One simply absented himself, “…without permission to attend a football match”!
It is tempting to assume that the approach recorded in these pages represents a more arbitrary and unfair process than an employee might expect today. Certainly, most modern organisations, such as the PLA or the Museum of London, have formal policies ensuring that an alleged transgressor has rights and representation; such written policies may not have existed in the mid-20th century PLA. However, that does not mean that an unwritten process was not assumed and followed. There are entries that indicate that some individuals were found not to be at fault, so investigations clearly took place. To understand the process better and to judge how consistently it was applied would require further research.

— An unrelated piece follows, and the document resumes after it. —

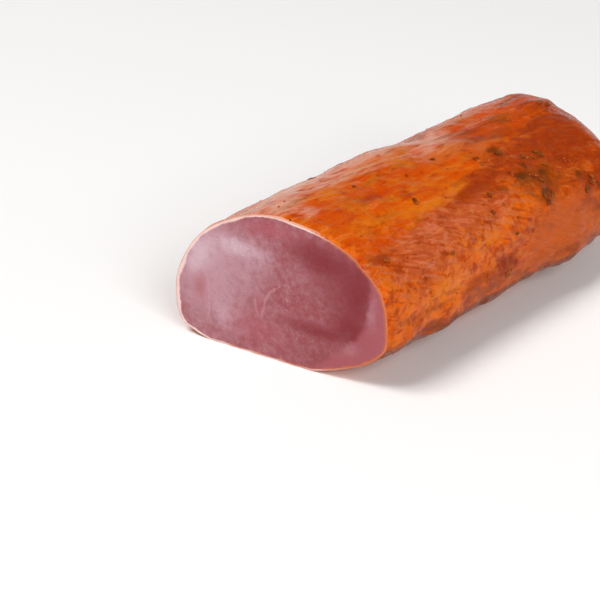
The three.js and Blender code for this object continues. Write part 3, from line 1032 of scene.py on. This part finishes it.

However, there is one clear difference between then and now — and it is the issue of data protection. Under the General Data Protection Regulation (GDPR), organisations today may not retain records of disciplinary cases beyond a certain period. Digital records must be wiped and physical documents shredded. Our errors will not be recorded for posterity as our forebears are in these books.
While the Discipline Books do record some serious crimes, the dominant sense is of human frailty, rather than malice. And, sometimes, entries hint at troubled lives, such as the worker whose long list of absences ultimately resulted in the termination of his job. The last record for one simply reads, “No Pay. Domestic Trouble”.
It is a reminder that these were real people who lived complex and often difficult lives. Which of us would wish to be judged on our failings alone?!
Note: Due to the nature of the content and possibility of referring to living individuals, some of the discipline books within the collection are closed.